**SET TASK:** Of the lines below, count those containing the word "that". Reply with the number alone.

**DATA FOR THE TASK:**

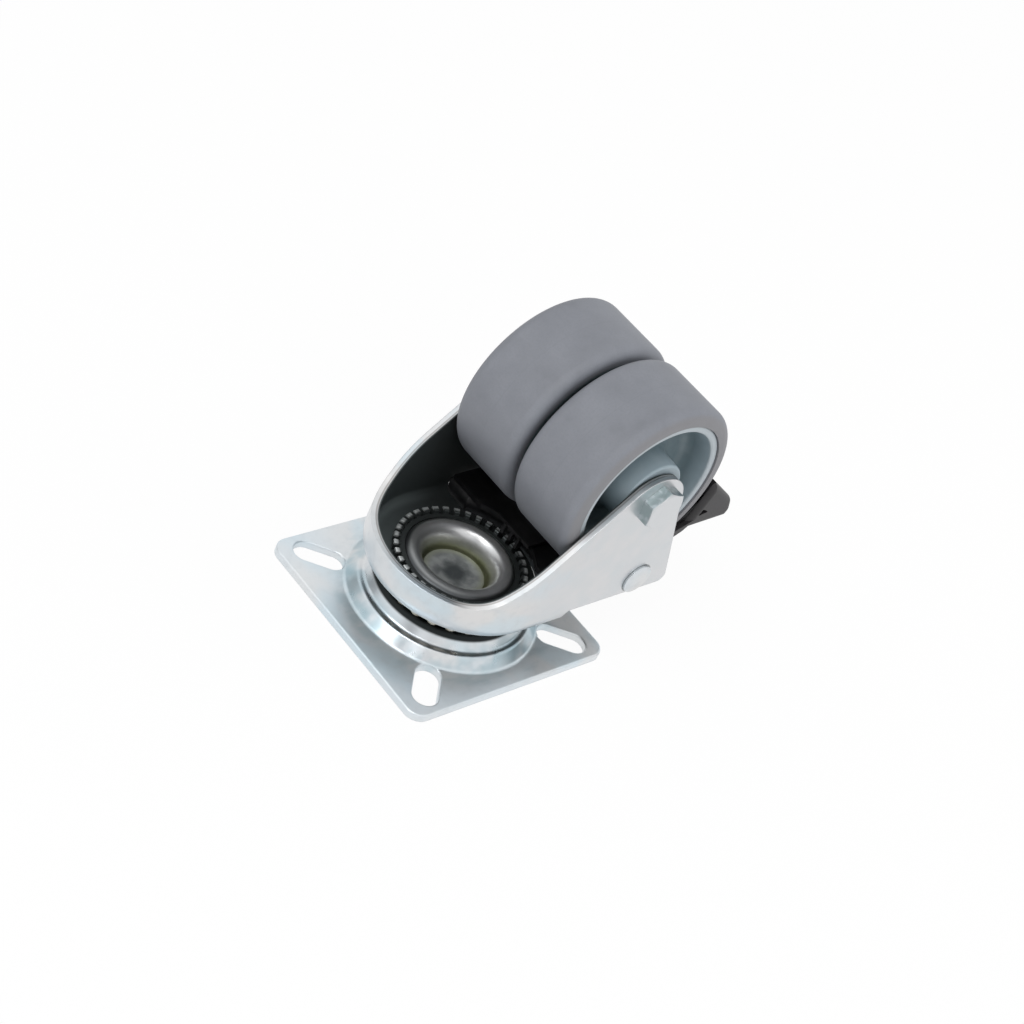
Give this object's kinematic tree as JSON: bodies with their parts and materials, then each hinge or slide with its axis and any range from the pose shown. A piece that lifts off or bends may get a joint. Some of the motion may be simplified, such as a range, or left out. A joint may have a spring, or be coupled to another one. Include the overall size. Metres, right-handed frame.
{
  "type": "twin-wheel swivel castor",
  "caption": "Plate castor with two grey tyred wheels side by side in a pressed steel fork, a swivel head on balls and a pedal that locks wheels and swivel",
  "frame": {"origin": "on the swivel axis, at the plate's mounting face", "axes": "+Z runs from the mounting face to the wheels, +X from the swivel axis to the wheel axle, +Y along the axle to the far wheel"},
  "size_m": [0.0989, 0.0612, 0.0744],
  "materials": {
    "zinc_plated_steel": "bright zinc plating",
    "ball_steel": "polished",
    "rivet_steel": "zinc plating",
    "hub_plastic": "moulded blue-grey plastic",
    "grey_tyre": "matte grey rubber",
    "black_plastic": "black moulded plastic",
    "dark_steel": "blackened spring steel"
  },
  "bodies": {
    "base": {"mounting_plate": "zinc_plated_steel", "swivel_cup": "zinc_plated_steel", "lock_ring": "zinc_plated_steel", "king_rivet": "rivet_steel"},
    "outer_row": {"outer_balls": "ball_steel"},
    "inner_row": {"inner_balls": "ball_steel"},
    "fork_body": {"fork": "zinc_plated_steel", "axle_bolt": "zinc_plated_steel", "axle_nut": "zinc_plated_steel", "axle_sleeve": "rivet_steel", "centre_washer": "rivet_steel", "pivot_rivet": "rivet_steel"},
    "near_wheel": {"hub_near": "hub_plastic", "tyre_near": "grey_tyre"},
    "far_wheel": {"hub_far": "hub_plastic", "tyre_far": "grey_tyre"},
    "brake": {"brake_pedal": "black_plastic", "brake_lever": "dark_steel", "lock_spring": "dark_steel", "lever_rivets": "dark_steel", "detent_spring": "dark_steel"}
  },
  "joints": [
    {"name": "swivel", "type": "hinge", "parent": "base", "child": "fork_body", "pos_m": [0, 0, 0], "axis": [0, 0, 1], "continuous": true},
    {"name": "outer_row_turn", "type": "hinge", "parent": "base", "child": "outer_row", "pos_m": [0, 0, 0], "axis": [0, 0, 1], "continuous": true},
    {"name": "inner_row_turn", "type": "hinge", "parent": "base", "child": "inner_row", "pos_m": [0, 0, 0], "axis": [0, 0, 1], "continuous": true},
    {"name": "near_wheel_spin", "type": "hinge", "parent": "fork_body", "child": "near_wheel", "pos_m": [0.0267, -0.01145, 0.0494], "axis": [0, 1, 0], "continuous": true},
    {"name": "far_wheel_spin", "type": "hinge", "parent": "fork_body", "child": "far_wheel", "pos_m": [0.0267, 0.01145, 0.0494], "axis": [0, 1, 0], "continuous": true},
    {"name": "brake_pedal_press", "type": "hinge", "parent": "fork_body", "child": "brake", "pos_m": [0.03569, 0, 0.0214], "axis": [0, -1, 0], "range_deg": [0, 7.5]}
  ],
  "couplings": [
    {"joint": "outer_row_turn", "follows": "swivel", "ratio": 0.5},
    {"joint": "inner_row_turn", "follows": "swivel", "ratio": 0.5}
  ]
}
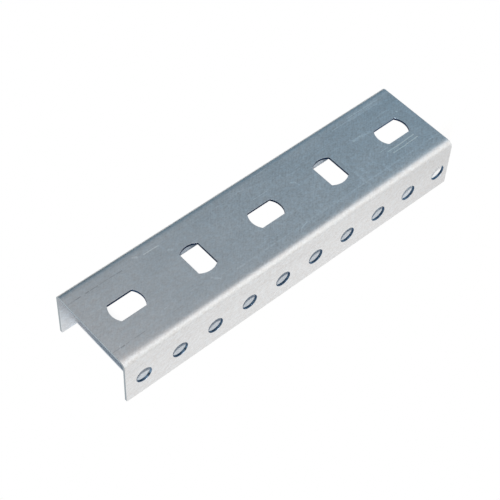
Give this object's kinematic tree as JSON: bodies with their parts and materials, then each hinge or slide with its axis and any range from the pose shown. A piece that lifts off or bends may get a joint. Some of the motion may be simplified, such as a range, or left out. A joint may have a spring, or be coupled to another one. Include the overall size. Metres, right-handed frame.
{
  "type": "u-channel profile",
  "caption": "Galvanised steel U channel folded from sheet, with double-D holes along its web and facing pairs of round bolt holes in its flanges, for framing and brackets.",
  "frame": {"origin": "middle of the footprint, at the level of the two flange edges that it stands on", "axes": "+X along the channel, +Y across the web, +Z from the flange edges to the web. The end with 25 mm of sheet to its first web hole centre is at -X"},
  "size_m": [0.2466, 0.06, 0.035],
  "materials": {
    "galvanised_steel": "galvanised, dull satin, faintly mottled, with fine forming lines and light scratches"
  },
  "bodies": {
    "root": {"u_channel": "galvanised_steel"}
  },
  "joints": []
}
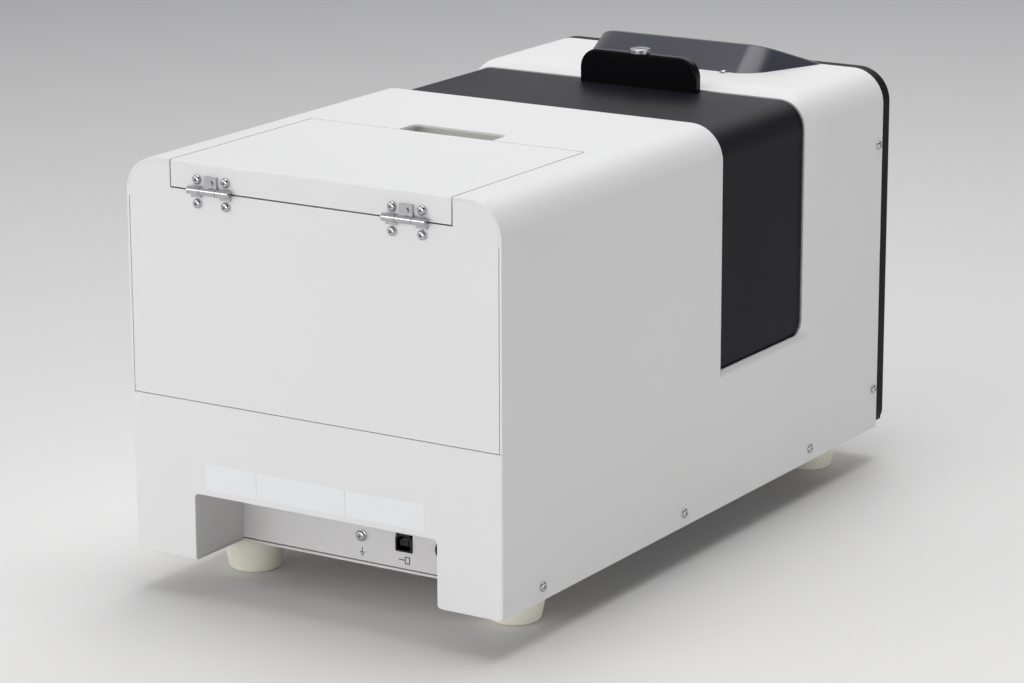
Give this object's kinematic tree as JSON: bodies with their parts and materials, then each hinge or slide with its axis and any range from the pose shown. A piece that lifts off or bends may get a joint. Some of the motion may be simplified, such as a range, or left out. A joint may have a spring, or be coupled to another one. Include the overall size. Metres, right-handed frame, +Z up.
{
  "type": "benchtop colorimeter",
  "caption": "Benchtop colorimeter with a hinged storage lid, a sliding chamber cover, a rear cable bay, a front measuring port and a sprung sample holder.",
  "frame": {"origin": "on the table, under the middle of everything the instrument reaches", "axes": "+Z up, -Y out of the measuring port, +Y out of the rear panel with its sockets, +X to the right seen from the port"},
  "size_m": [0.2748, 0.5588, 0.2991],
  "materials": {
    "shell_paint": "satin powder paint",
    "rear_paint": "satin powder paint",
    "cover_grey": "matte moulding",
    "liner_black": "matte black",
    "tab_black": "smooth black",
    "hood_grey": "satin moulding",
    "panel_black": "matte moulding",
    "chassis": "matt black paint",
    "bare_sheet": "bright zinc",
    "fastener": "bright nickel",
    "foot_rubber": "cream rubber",
    "switch_black": "black moulding",
    "white_lining": "matt white coating",
    "port_metal": "satin anodised",
    "mask_black": "black anodised",
    "bright_metal": "turned steel",
    "pad_white": "soft facing",
    "optic_glass": "clear",
    "optic_black": "black anodised",
    "board_green": "solder mask",
    "capacitor": "sleeved can",
    "tray_grey": "matte moulding",
    "case_black": "matte moulding",
    "tile_white": "glazed white",
    "lamp_lens": "clear green"
  },
  "bodies": {
    "instrument": {"outer_shell": "shell_paint", "upper_rear_panel": "rear_paint", "lower_rear_panel": "rear_paint", "connector_panel": "rear_paint", "usb_socket": "switch_black", "earth_terminal": "fastener", "power_inlet": "switch_black", "switch_body": "switch_black", "base_plate": "bare_sheet", "feet": "foot_rubber", "foot_screws": "fastener", "base_rails": "bare_sheet", "side_screws": "fastener", "body_hinge_leaves": "fastener", "body_hinge_screws": "fastener", "accessory_tray": "tray_grey", "tile_case": "case_black", "calibration_tile": "tile_white", "zero_box": "mask_black", "spare_masks": "mask_black", "left_frame": "chassis", "right_frame": "chassis", "chamber_floor": "chassis", "rear_bulkhead": "chassis", "front_bulkhead": "chassis", "cover_guides": "liner_black", "sphere_front_half": "white_lining", "sphere_rear_half": "white_lining", "chamber_port": "optic_black", "lens_barrel": "optic_black", "receiving_lens": "optic_glass", "lamp_housing": "bare_sheet", "flash_tube": "optic_glass", "optics_bench": "bare_sheet", "spectrometer_housing": "optic_black", "spectrometer_cover": "optic_black", "main_board": "board_green", "power_board": "board_green", "flash_capacitors": "capacitor", "front_panel": "panel_black", "status_lamp": "lamp_lens", "viewer_hood": "hood_grey", "hood_screws": "fastener", "port_ring": "port_metal", "holder_bracket": "bare_sheet", "holder_pin": "bright_metal"},
    "lid": {"lid_panel": "shell_paint", "lid_hinge_leaves": "fastener", "hinge_pins": "fastener", "lid_hinge_screws": "fastener"},
    "cover": {"chamber_cover": "cover_grey", "cover_liner": "liner_black", "pull_tab": "tab_black", "tab_screws": "fastener"},
    "lock": {"lock_knob": "bright_metal"},
    "arm": {"holder_arm": "port_metal"},
    "pad": {"pad_plunger": "bright_metal", "sample_pad": "pad_white"},
    "mask": {"target_mask": "mask_black"},
    "rocker": {"power_rocker": "switch_black"}
  },
  "joints": [
    {"name": "lid_hinge", "type": "hinge", "parent": "instrument", "child": "lid", "pos_m": [0, 0.27695, 0.2615], "axis": [-1, 0, 0], "range_deg": [0, 105]},
    {"name": "cover_slide", "type": "slide", "parent": "instrument", "child": "cover", "axis": [0, 1, 0], "range_m": [0, 0.084]},
    {"name": "lock_turn", "type": "hinge", "parent": "cover", "child": "lock", "pos_m": [-0.0095, -0.10005, 0.298], "axis": [0, 0, 1], "range_deg": [0, 90]},
    {"name": "holder_swing", "type": "hinge", "parent": "instrument", "child": "arm", "pos_m": [0, -0.24045, 0.097], "axis": [1, 0, 0], "range_deg": [0, 90], "stiffness_Nm_per_rad": 0.15, "springref_deg": -51.57},
    {"name": "pad_slide", "type": "slide", "parent": "arm", "child": "pad", "axis": [0, -1, 0], "range_m": [0, 0.008], "stiffness_N_per_m": 200, "springref_m": -0.012},
    {"name": "mask_turn", "type": "hinge", "parent": "instrument", "child": "mask", "pos_m": [0, -0.22755, 0.191], "axis": [0, -1, 0], "range_deg": [0, 25]},
    {"name": "rocker_tilt", "type": "hinge", "parent": "instrument", "child": "rocker", "pos_m": [-0.078, 0.22205, 0.0432], "axis": [-1, 0, 0], "range_deg": [0, 16]}
  ]
}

**EXERCISE SOLUTION:** 5